L’infanta di Spagna in visita a Parigi è celebrata su tutte le prime pagine di dietro, con la signora Sarkozy, mentre salgono le scale all’Eliseo – una foto lusinghiera, bisogna dire, anche se in diverso modo, per entrambe.
Ponderati articoli delle giornaliste più impegnate commentano la foto, sui diversi colori, tessuti, tagli, sarti, e i modelli delle scarpe delle signore.
Milano ha vinto l’Expo 2015 col programma “nutrire il pianeta, energia per la vita”. Dopo un anno e mezzo non ha fatto nulla, ma questo non importa. Diana Bracco, industriale farmaceutica, presidente dell’Assolombarda e della società di Milano Expo 2015 (Soge) spiega anzi al “Corriere” che è stato fatto moltissimo: riunioni in serie, “al limite dell’esaurimento per chi come me ragiona con la logica d’impresa”. Che tutto quindi va bene. E che saranno creati “settantamila nuovi posti di lavoro”. Nel 2150?
In genere non si parla dell’Expo, che Milano ha voluto a scapito del resto d’Italia, e per la quale non fa nulla, eccetto che litigare.
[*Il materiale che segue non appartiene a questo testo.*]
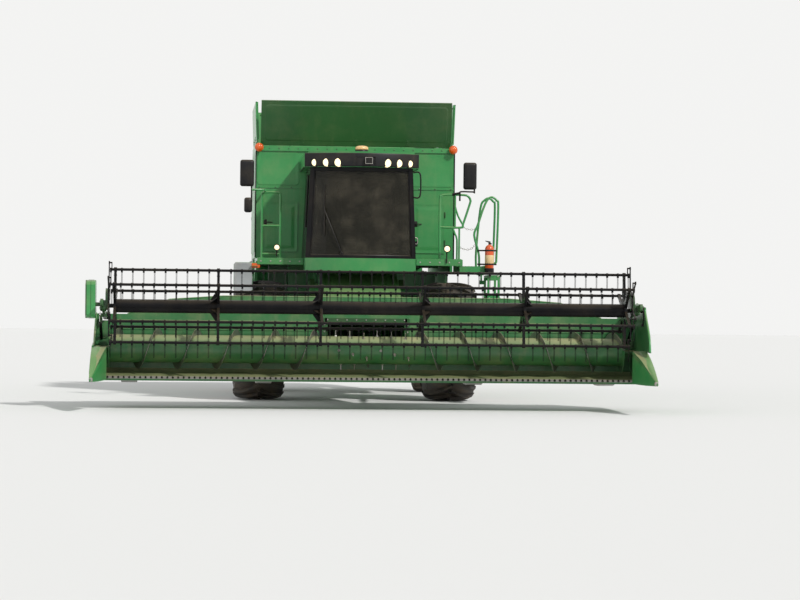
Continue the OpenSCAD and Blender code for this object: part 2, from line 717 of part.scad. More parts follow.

Milano tratta molto soprattutto i problemi degli altri.
Dice il Procuratore Capo dell’Aquila in tv dopo il terremoto: “A parte che, se ci saranno illegalità, chi le ha commesse non sarà indagato ma subito arrestato”.
A parte che?
Viene spesso in tv il Procuratore Capo dell’Aquila e assicura che vigilerà contro le infiltrazioni mafiose nella ricostruzione. In una zona fra le più civili d’Italia, meno violente.
Bisogna “vigilare” contro la mafia per andare in tv? Anche i giornali, se “vigilano”, è contro la mafia. O per non dire che era meglio vigilare sulla costruzione interminabile dell’ospedale, su quella affrettata della casa dello studente, sulla ristrutturazione della prefettura?
Salvatore Settis passa la Settimana Santa sul “Tirreno” a vituperare, in quanto residente di quella cittadina, il sindaco di San Vincenzo per le villette a schiera. È stanco delle beghe ministeriali, a favore di ministeriali neghittosi, quando non impegnati a occupare graziosamente palazzi demaniali. Il sindaco, anch’egli democratico, risponde che l’ambiente è protetto, come no, ma lo sviluppo ci vuole.
Per chi San Vincenzo è un toponimo, in quarant’anni di transumanza su e giù per l’Aurelia, il luogo era verde e ora è ocra, del colore delle villette, come tutta l’Aurelia prima e dopo Grosseto e la sua provincia: Santa Marinella o Tarquinia, Populonia e San Vincenzo. È cioè la prova di un mistero: che un’istituzione, per giunta labile, la provincia, “faccia” il paesaggio, con le attitudini e la mentalità. Una differenza non c’era, poniamo un secolo fa, tra il grossetano o il viterbese, a Sud, e il livornese a Nord, ora è robusta.
Si moltiplicano nell’alto Lazio e in Toscana, nelle province di Siena e di Livorno, le colline coperte di villette a schiera, per lo “sviluppo popolare”, come abitazioni o investimento modico. Ma sono complessi sigillati, sempre intatti e muti: sono stati costruiti fuori tempo? Da trent’anni la seconda casa ha perso richiamo, per la scoperta delle vacanze in pillole dapprima, tutto compreso, invece della villeggiatura, e dall’infausto 1992 per le tasse.
È qui la tristezza che le colline occupate inducono. Non le villette al posto delle pinete, ogni paesaggio acquista personalità col tempo, e il bosco si ricostituisce. Ma lo spreco di risorse, compreso a questo punto anche il verde originario. L’incapacità di coniugare il sesto senso dell’iniziativa libera col bisogno di prevedere e programmare il futuro.